The new economy has inspired a whole lexicon -- terms like knowledge worker, free agent, and Web-site stickiness. But one part of the corporate dialect remains unchanged: The native language of business is still numbers; a company's history is written in its financial statements.
Whether you're working in hr or marketing, whether you're soloing or flying tandem with a global titan like GE, your performance affects your organization's bottom line. Either you're generating revenues or realizing savings. If you're doing neither, you'd better start looking for a new gig.
So why don't more people take numbers into account in their day-to-day work? There's no single answer, but it's not a stretch to argue that some people are simply finance- phobic. "We're all a bunch of liberal-arts majors here," says Bruce Benidt, 49, chief learning officer (CLO) at Shandwick International, a big-time public-relations firm whose client list runs from Microsoft to Hormel. "We're even more afraid of talking about money than we are of talking about sex."
When Benidt took over the CLO post in July 1998, after 10 years of counseling and training employees for Shandwick, he resolved to help his colleagues think more like MBAs. He organized an in-house "university." One of the courses, "Business Literacy I," is a two-hour class about the agency's basic finances that every Shandwick employee is required to take. He also helped launch a "master's" program, a series of workshops for higher-level employees.

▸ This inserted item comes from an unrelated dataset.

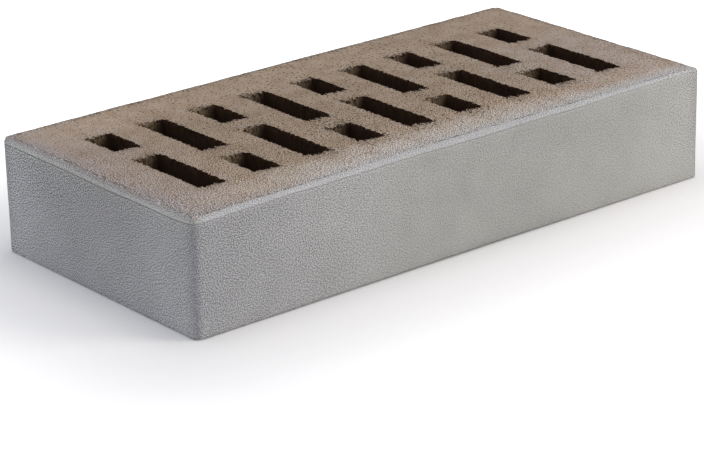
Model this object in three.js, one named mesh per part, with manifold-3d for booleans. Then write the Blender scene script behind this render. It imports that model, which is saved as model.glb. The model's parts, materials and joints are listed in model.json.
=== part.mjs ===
// Perforated clay facing brick of a thin format: one fired block, eighteen slots.
//
// The column of clay leaves the die lengthwise to the slots, so the slots and the four
// coated faces run straight up from bed to bed. Wires then cut the two bed faces, and a
// roller presses a bevel all round the upper one.
//
// Units are millimetres and +Z is up. The origin is the middle of the lower bed face,
// +X runs along the length and -Y is the stretcher face with the long slots behind it.
import * as THREE from 'three';
import { mergeVertices } from 'three/addons/utils/BufferGeometryUtils.js';
import Module from 'manifold-3d';

// ---- driving dimensions ----

// the block
const length = 250;
const width = 120;
const height = 46;

// the bevel pressed round the upper bed: how far it reaches in from the faces and down
const bevelIn = 2.4;
const bevelDown = 2.5;

// corner of the upper bed's outline, inside the bevel
const bedCornerRadius = 0.9;

// rounding of the arris round the lower bed
const lowerArrisRadius = 0.6;

// the slots: columns along the length, each with one long and one short slot in line
const columns = 9;
const slotWidth = 10.6;
const longSlot = 38.8;
const shortSlot = 18.4;
const slotCornerRadius = 1.6;

// clay left round the slots: end wall beyond the outer columns, web inside a column
const endWall = 21.7;
const rowWeb = 12.8;

// ---- sizes that follow ----

const uprightCornerRadius = bedCornerRadius + bevelIn;
const columnWeb = (length - 2 * endWall - columns * slotWidth) / (columns - 1);
const columnPitch = slotWidth + columnWeb;
const sideWall = (width - longSlot - rowWeb - shortSlot) / 2;

// straight run past a face, so that a cut or a trim never ends flush with it
const overrun = 5;

// line segments in a quarter turn
const cornerSegments = 8;
const slotCornerSegments = 5;
const arrisSegments = 3;

// ---- helpers ----

const wasm = await Module();
wasm.setup();

// Outline of a rectangle with round corners, from its middle and its full sizes.
function roundedRectangle(centreX, centreY, sizeX, sizeY, radius) {
  const left = centreX - sizeX / 2;
  const right = centreX + sizeX / 2;
  const front = centreY - sizeY / 2;
  const back = centreY + sizeY / 2;
  const quarter = Math.PI / 2;
  const outline = new THREE.Shape();
  outline.moveTo(left + radius, front);
  outline.lineTo(right - radius, front);
  outline.absarc(right - radius, front + radius, radius, -quarter, 0);
  outline.lineTo(right, back - radius);
  outline.absarc(right - radius, back - radius, radius, 0, quarter);
  outline.lineTo(left + radius, back);
  outline.absarc(left + radius, back - radius, radius, quarter, 2 * quarter);
  outline.lineTo(left, front + radius);
  outline.absarc(left + radius, front + radius, radius, 2 * quarter, 3 * quarter);
  return outline;
}

// A geometry as a solid that can be cut, with its shared corners merged.
function solid(geometry) {
  const plain = geometry.clone();
  plain.deleteAttribute('normal');
  plain.deleteAttribute('uv');
  const merged = mergeVertices(plain, 1e-4);
  return new wasm.Manifold(new wasm.Mesh({
    numProp: 3,
    vertProperties: new Float32Array(merged.attributes.position.array),
    triVerts: new Uint32Array(merged.index.array),
  }));
}

// The solid back as a geometry with flat faces.
function geometryOf(body) {
  const mesh = body.getMesh();
  const geometry = new THREE.BufferGeometry();
  geometry.setAttribute('position', new THREE.BufferAttribute(mesh.vertProperties, 3));
  geometry.setIndex(new THREE.BufferAttribute(mesh.triVerts, 1));
  const faceted = geometry.toNonIndexed();
  faceted.computeVertexNormals();
  return faceted;
}

// The block's outline drawn up through z, its sides full size between lower and upper.
// The extrusion narrows by size over the last run of each end.
function blockExtrusion(lower, upper, run, size, segments) {
  const outline = roundedRectangle(0, 0, length, width, uprightCornerRadius);
  const geometry = new THREE.ExtrudeGeometry(outline, {
    depth: upper - lower,
    curveSegments: cornerSegments,
    bevelEnabled: true,
    bevelThickness: run,
    bevelSize: size,
    bevelOffset: -size,
    bevelSegments: segments,
  });
  return geometry.translate(0, 0, lower);
}

// ---- the block ----

// Full sides up to the bevel, and down past the lower bed.
function bevelledAbove() {
  return solid(blockExtrusion(-overrun, height - bevelDown, bevelDown, bevelIn, 1));
}

// Full sides from the lower arris up past the upper bed.
function roundedBelow() {
  return solid(blockExtrusion(
    lowerArrisRadius, height + overrun, lowerArrisRadius, lowerArrisRadius, arrisSegments,
  ));
}

// ---- the slots ----

// One slot, from its middle and its length across the brick, through both beds.
function slotCut(centreX, centreY, slotLength) {
  const outline = roundedRectangle(centreX, centreY, slotWidth, slotLength, slotCornerRadius);
  const geometry = new THREE.ExtrudeGeometry(outline, {
    depth: height + 2 * overrun,
    curveSegments: slotCornerSegments,
    bevelEnabled: false,
  });
  return solid(geometry.translate(0, 0, -overrun));
}

// The slots of one column. The long slot lies to the front in the first column, to the
// back in the next, and so on along the brick.
function columnCuts(column) {
  const centreX = (column - (columns - 1) / 2) * columnPitch;
  const side = column % 2 === 0 ? -1 : 1;
  const outerEnd = width / 2 - sideWall;
  const longCentre = side * (outerEnd - longSlot / 2);
  const shortCentre = -side * (outerEnd - shortSlot / 2);
  return [
    slotCut(centreX, longCentre, longSlot),
    slotCut(centreX, shortCentre, shortSlot),
  ];
}

// ---- the brick ----

function brickGeometry() {
  let body = bevelledAbove().intersect(roundedBelow());
  for (let column = 0; column < columns; column += 1) {
    for (const cut of columnCuts(column)) {
      body = body.subtract(cut);
    }
  }
  return geometryOf(body);
}

const coatedClay = new THREE.MeshStandardMaterial({
  color: 0x9c9b99,
  roughness: 0.85,
  metalness: 0,
});

const brick = new THREE.Mesh(brickGeometry(), coatedClay);
brick.name = 'brick';

const group = new THREE.Group();
group.name = 'clay_brick';
group.add(brick);

export default group;
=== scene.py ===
"""Perforated clay facing brick: its fired surface, torn slot mouths, grit and a plain stage.

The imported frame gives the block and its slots. Everything here is laid out from those sizes, in
metres, with the brick lying on its lower bed, its length along X and its bevelled bed upward.
"""

import json
import math
from functools import partial

import bpy
import numpy as np
from bpy.props import FloatProperty, FloatVectorProperty, IntProperty, PointerProperty
from mathutils import Matrix, Vector
from mathutils.geometry import delaunay_2d_cdt


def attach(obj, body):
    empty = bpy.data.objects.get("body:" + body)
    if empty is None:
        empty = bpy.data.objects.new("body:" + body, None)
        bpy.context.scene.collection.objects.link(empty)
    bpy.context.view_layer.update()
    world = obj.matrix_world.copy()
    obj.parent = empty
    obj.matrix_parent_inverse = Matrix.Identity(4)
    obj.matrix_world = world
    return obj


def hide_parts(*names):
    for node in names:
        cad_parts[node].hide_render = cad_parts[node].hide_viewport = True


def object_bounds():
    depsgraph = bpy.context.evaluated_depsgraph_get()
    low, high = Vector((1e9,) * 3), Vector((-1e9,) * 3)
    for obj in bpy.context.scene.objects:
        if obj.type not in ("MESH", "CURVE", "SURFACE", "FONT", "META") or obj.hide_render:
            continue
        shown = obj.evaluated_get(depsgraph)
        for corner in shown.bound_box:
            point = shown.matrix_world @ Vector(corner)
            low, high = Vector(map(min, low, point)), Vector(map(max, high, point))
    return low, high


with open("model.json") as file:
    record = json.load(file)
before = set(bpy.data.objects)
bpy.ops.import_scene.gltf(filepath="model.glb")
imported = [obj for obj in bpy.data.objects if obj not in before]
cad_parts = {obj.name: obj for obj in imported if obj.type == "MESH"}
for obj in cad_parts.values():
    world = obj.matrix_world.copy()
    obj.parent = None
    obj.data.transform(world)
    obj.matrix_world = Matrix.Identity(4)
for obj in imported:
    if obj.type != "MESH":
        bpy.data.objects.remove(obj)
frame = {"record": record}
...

"I thought these classes would cover the basics of accounting," says Diana Harvey, 33, an account supervisor in the Minneapolis office, who concedes that she knew nothing about the agency's finances before she took the business-literacy class. "But the course really focuses on how our company makes money -- and has the potential to lose it -- on a daily basis."
As for Shandwick, its experience suggests that learning the numbers is good for your company: If you know what makes figures move in the right direction, you can do your job differently and push them in that direction. Your customers will also appreciate your fluency in finance. But the biggest payoff may well be in your own career.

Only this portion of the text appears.